A fund must provide a benefit projection statement to a member:
- when joining the fund to enable the member to make an informed decision on retirement savings;
- on an annual basis thereafter;
- upon withdrawal to illustrate to a member the impact of preserving retirement savings until retirement; and
- in respect of living annuities, on an annual basis after retirement to allow a member to consider the sustainability of his/her income and drawdown rates.
The communication can be done as part of the member’s annual benefit statement.
The draft Conduct Standard prescribes the methodology and assumptions to be applied in the calculation of benefit projections.
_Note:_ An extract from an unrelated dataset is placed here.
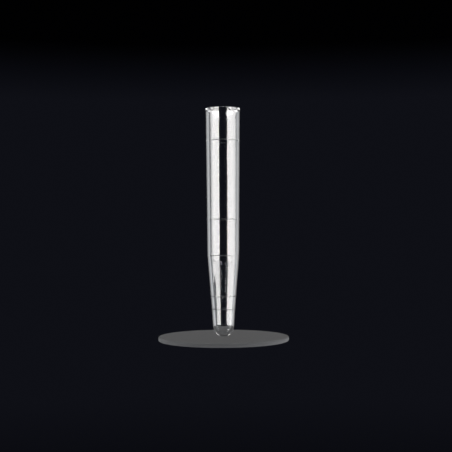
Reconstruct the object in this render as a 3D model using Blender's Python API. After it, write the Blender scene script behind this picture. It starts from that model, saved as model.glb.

The following information must be included in the benefit projection statement:
- an appropriate disclosure to the member that the aim of the projections is to offer guidance, and that it is not binding or a guarantee;
- a disclaimer to the effect that the final value of the benefit received will probably differ from the projections provided; and
- a statement that the projected retirement benefit from the fund should be added to projected retirement benefits expected from other sources for the member to consider the overall adequacy of retirement provision.
Any benefit projection in respect of living annuities must reflect the time until the living annuitant’s future income will reduce in real terms, the time until the living annuitant’s savings will start to decline below the current level and the time when the capital will no longer be able to support the current drawdown amount adjusted with inflation.
Draft Conduct Standard on smoothed bonus policies
The draft Conduct Standard on the conditions for smoothed bonus policies to form part of default investment portfolios has been submitted to Parliament on 24 June 2020 and will probably be published as final within the next few weeks.